Benioff & Weiss: Dany has a boundless confidence in herself and her mission in this world. Her sense of destiny makes her a compelling, charismatic leader, a messianic figure for multitudes. She has arguably the cleverest advisor on the planet in Tyrion Lannister. She has three dragons, an army of Unsullied, and a great Dothraki horde.
What could possibly go wrong?
Benioff & Weiss: Cersei will do anything to win. In the past, the only factor limiting her ruthlessness was her love for her children. Now that her children are gone, nothing restrains her. As she herself said, “love is weakness.” A loveless Cersei is a fearsome thing.
Benioff & Weiss: Jon’s honorable nature has proven a disadvantage in some regards: a man who plays by the rules will have a harder time defeating men and women who don’t. But Jon’s nature also provides one of his great strengths: his ability to win others to his cause. Men who respected his courage and honesty elected him Lord Commander of the Night’s Watch. The Free Folk, who had never before aligned themselves with kneelers, chose to fight for Jon Snow because they believed in him. The lords of the north named him King in the North because they realized he was their last, best chance to survive the wars to come.

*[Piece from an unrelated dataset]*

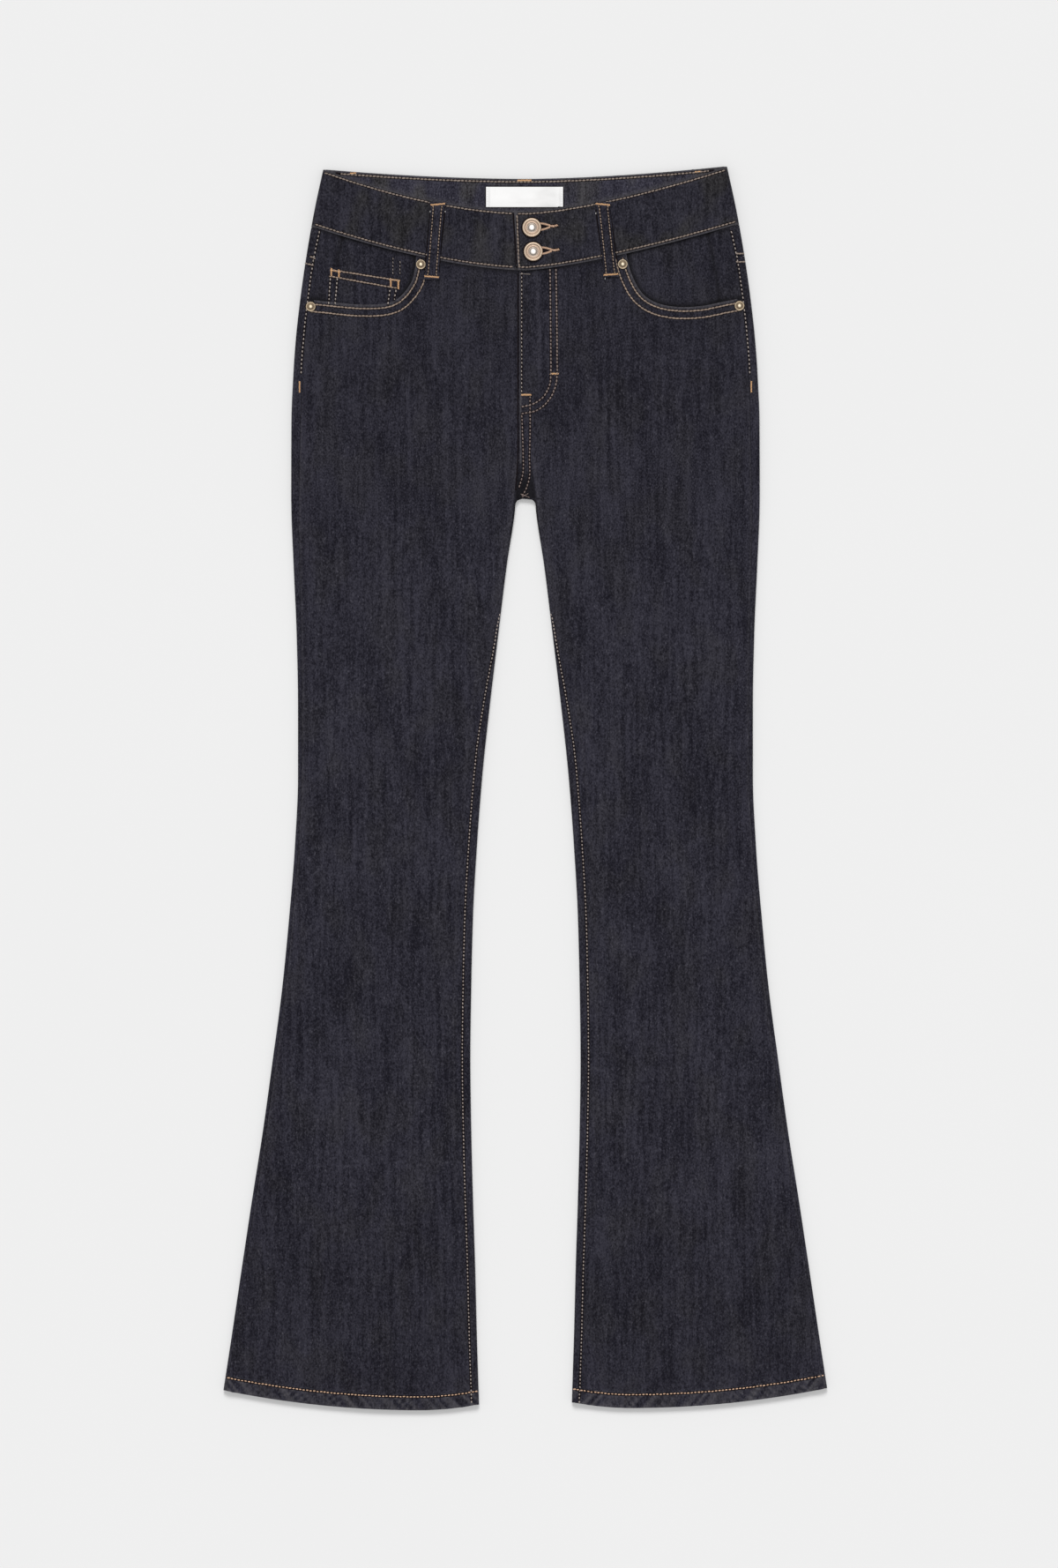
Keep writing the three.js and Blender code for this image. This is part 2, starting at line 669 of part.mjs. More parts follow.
// Rivet: a flat flange, a shallow ring and a small raised nipple
const rivetShape = () =>
  turned(
    [
      [0, 0],
      [RIVET_RADIUS - 0.3, 0],
      [RIVET_RADIUS, 0.5],
      [RIVET_RADIUS - 0.6, 1.1],
      [2.1, 1.1],
      [1.5, 1.9],
      [0, 2.2],
    ],
    16,
  );

// Finishes
const finish = (color, roughness, metalness) =>
  new THREE.MeshStandardMaterial({ color, roughness, metalness });
const denim = () => finish(0x2c2b33, 0.9, 0);
const satin = () => finish(0xe4e2de, 0.45, 0);
const copper = () => finish(0x8a5a3c, 0.35, 1);
const brass = () => finish(0xb08d57, 0.35, 1);

const jeans = new THREE.Group();

function add(name, geometry, material, x = 0, y = 0, z = 0) {
  const mesh = new THREE.Mesh(geometry, material);
  mesh.name = name;
  mesh.position.set(x, y, z);
  jeans.add(mesh);
}

for (const [side, name] of [
  [LEFT, "left"],
  [RIGHT, "right"],
]) {
  add(`back_${name}`, backPanel(side), denim());
  add(`yoke_${name}`, yoke(side), denim());
  add(`back_pocket_${name}`, backPocket(side), denim());
  add(`front_${name}`, frontPanel(side), denim());
  add(`pocket_facing_${name}`, pocketFacing(side), denim());
  add(`belt_loop_front_${name}`, frontLoop(side), denim());
  add(`belt_loop_back_${name}`, backLoop(side, SIDE_BACK_LOOP_ACROSS), denim());
}
add("belt_loop_back_centre", backLoop(LEFT, 0), denim());
add("coin_pocket", coinPocket(), denim());
add("waistband", waistband(), denim());

const labelOutline = [
  { across: LABEL.left, down: LABEL.top },
  { across: LABEL.right, down: LABEL.top },
  { across: LABEL.right, down: LABEL.bottom },
  { across: LABEL.left, down: LABEL.bottom },
];
const labelFoot = LOOP_CLOTH + SEAM_GAP + BAND + SEAM_GAP;
add("label", block(LEFT, labelOutline, labelFoot, labelFoot + THIN_DENIM), satin());

for (const { name, across, down } of BUTTONS) {
  const seat = bandTop + BAND + 2 * SEAM_GAP;
  add(name, buttonShape(), copper(), across, LENGTH / 2 - down, seat);
}
for (const { name, side, across, down, onSeam } of RIVETS) {
  const seat = (onSeam ? liftAt(down) + FOLD_HEIGHT : panelTop(down)) + SEAM_GAP;
  add(name, rivetShape(), brass(), side * across, LENGTH / 2 - down, seat);
}

export default jeans;
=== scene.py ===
# Flared jeans in dark raw denim, laid flat with the front up, seen from straight above.
# Sizes are millimetres until a mesh is made. +X is to the wearer's left and +Y towards the waist.
# "down" is measured from the top of the waist towards the hems.
import math

import bmesh
import bpy
import numpy as np
from mathutils import Matrix, Vector
from mathutils.bvhtree import BVHTree


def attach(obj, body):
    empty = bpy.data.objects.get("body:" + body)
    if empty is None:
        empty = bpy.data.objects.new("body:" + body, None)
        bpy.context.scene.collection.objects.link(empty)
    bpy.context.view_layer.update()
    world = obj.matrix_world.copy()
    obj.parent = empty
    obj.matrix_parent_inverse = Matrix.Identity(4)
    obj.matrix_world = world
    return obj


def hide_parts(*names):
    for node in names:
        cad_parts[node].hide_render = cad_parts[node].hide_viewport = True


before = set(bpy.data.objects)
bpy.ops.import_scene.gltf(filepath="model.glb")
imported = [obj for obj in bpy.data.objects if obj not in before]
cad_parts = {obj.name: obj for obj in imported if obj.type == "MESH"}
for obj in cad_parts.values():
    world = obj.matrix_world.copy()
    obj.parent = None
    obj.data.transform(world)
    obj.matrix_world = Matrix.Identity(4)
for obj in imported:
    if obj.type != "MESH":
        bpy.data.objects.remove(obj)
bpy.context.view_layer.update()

MM = 0.001
LENGTH = 1114.0
DENIM = 1.2
THIN_DENIM = 1.0
BAND = 2.2
BAND_DEPTH = 52.5
LOOP_CLOTH = 1.8
SEAM_GAP = 0.3
FOLD_HEIGHT = 4.4
BAND_FOLD_HEIGHT = 5.4
HEM_DEPTH = 12.3
HEM_CLOTH = 2.2
HEM_FOLD_HEIGHT = 5.4
HEM_TOP = LENGTH - HEM_DEPTH
HEM_ROW = -12.0
HEM_SHADE = (-14.6, -12.8)
HEM_ROLL = 11.5
ROLL_ABOVE_HEM = 13.0
CROTCH_DOWN = 297.0
FLY_END_DOWN = 213.0
INNER_FALL = 12.0
OUTER_FALL = 14.0
FRONT_TOP = 93.0
BACK_TOP = 128.0
BAND_TOP = LOOP_CLOTH + SEAM_GAP + BAND + SEAM_GAP + BAND
LEFT = 1
RIGHT = -1
SIDES = {LEFT: "left", RIGHT: "right"}

# Half widths of the laid garment: "outer" at the side fold, "inner" at the inside of the leg
OUTLINE = [
    dict(down=0, outer=180.6, inner=0),
    dict(down=40, outer=189.2, inner=0),
    dict(down=88, outer=197.5, inner=0),
    dict(down=119, outer=201.8, inner=0),
    dict(down=151, outer=205.4, inner=0),
    dict(down=183, outer=207.8, inner=0),
    dict(down=230, outer=209.7, inner=0),
    dict(down=297, outer=209.9, inner=0.15),
    dict(down=298.5, outer=209.9, inner=6.5),
    dict(down=302, outer=209.8, inner=8.9),
    dict(down=309, outer=209.7, inner=9.5),
    dict(down=356, outer=207.8, inner=16.6),
    dict(down=420, outer=205, inner=24.5),
    dict(down=483, outer=203.8, inner=32),
    dict(down=546, outer=203.8, inner=38.7),
    dict(down=609, outer=206.6, inner=43.5),
    dict(down=672, outer=211.7, inner=47),
    dict(down=736, outer=218, inner=48.6),
    dict(down=799, outer=226.3, inner=49.4),
    dict(down=862, outer=235, inner=48.6),
    dict(down=925, outer=244.9, inner=47),
    dict(down=988, outer=254.4, inner=45),
    dict(down=1052, outer=263.9, inner=43.5),
    dict(down=1114, outer=273.4, inner=41.6),
]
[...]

The question will be whether an honorable man can overcome dishonorable enemies. As E.O. Wilson wrote, “Within a group, selfish individuals always win. But in contests between groups, groups of altruists always beat groups of selfish individuals.” So Jon Snow better hope this is a contest between groups.
THE NIGHT KING
Benioff & Weiss: Strength: He can raise the dead and have them do his bidding. Weakness: He’ll never be as funny as The Ice King.